Hard to measure the full effects of all that wasted effort. Measures like
employment rates are not good or aggregate capital, since capital is not a
amorphous blob that you just add to. Certain lines of investment forcelose
others, distorting the structure of capital. These are the costs of bad
investments and are not reversible by merely undoing the inflation.
Also, if such growth rates were "clearly unsustainable," then why didn't the
Fed with its army of statisticians and economists see this and prevent the
slowdown? I'm not saying this was possible, but that kind of cuts in favor
of free banking. Free market banks would see immediate losses (in reserves
or profits) for failures to act or bad actions. This would be a quick and
easy measure of whether their policies were working or not. plus, the
information would be local and easy to monitor. Individual banks would have
the data! The Fed does not have this information and has to rely on all
sorts of data collected and processed after a boom or bust is underway --
after it's too late to correct a mistake.
They would have an immediate incentive to correct mistakes. Why? It's to
their profit. The Fed does not have the same incentive. Getting it right
might mean Greenspan gets reappointed and getting it wrong might mean he
doesn't, but other than that he has little incentive not to screw things up.

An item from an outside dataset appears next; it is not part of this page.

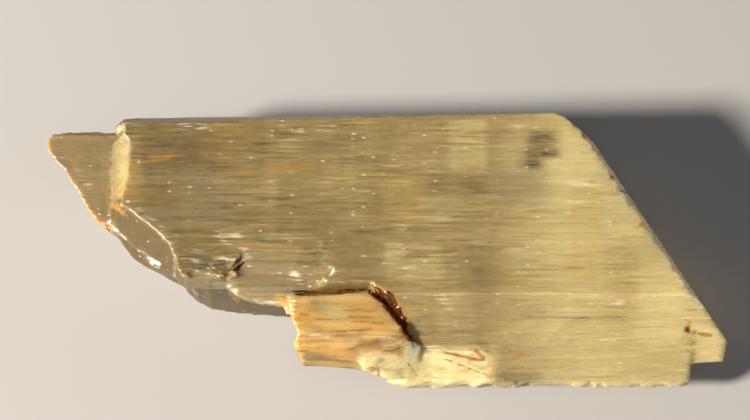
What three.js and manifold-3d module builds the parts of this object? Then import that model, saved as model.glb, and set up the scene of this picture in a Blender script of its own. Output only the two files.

(Granted, he's not been as wreckless as he could be, but that has nothing to
do with incentives.)
> There could be no stronger testimony that the system is
> working and that the current Federal Reserve System is doing good,
> likely better than any other alternative I've ever heard about,
> especially inflexible rigid unintelligent old fashioned alternatives
> like "The Gold Standard".
See above. It's a false and unrealistic dichotomy to assume either we must
have the current Fed or some whacky 100% gold reserve system. I beg you to
examine the literature on free banking.
This is important to Extropians and transhumanists because being to develop
and enjoy technology requires a sustainably growing economy.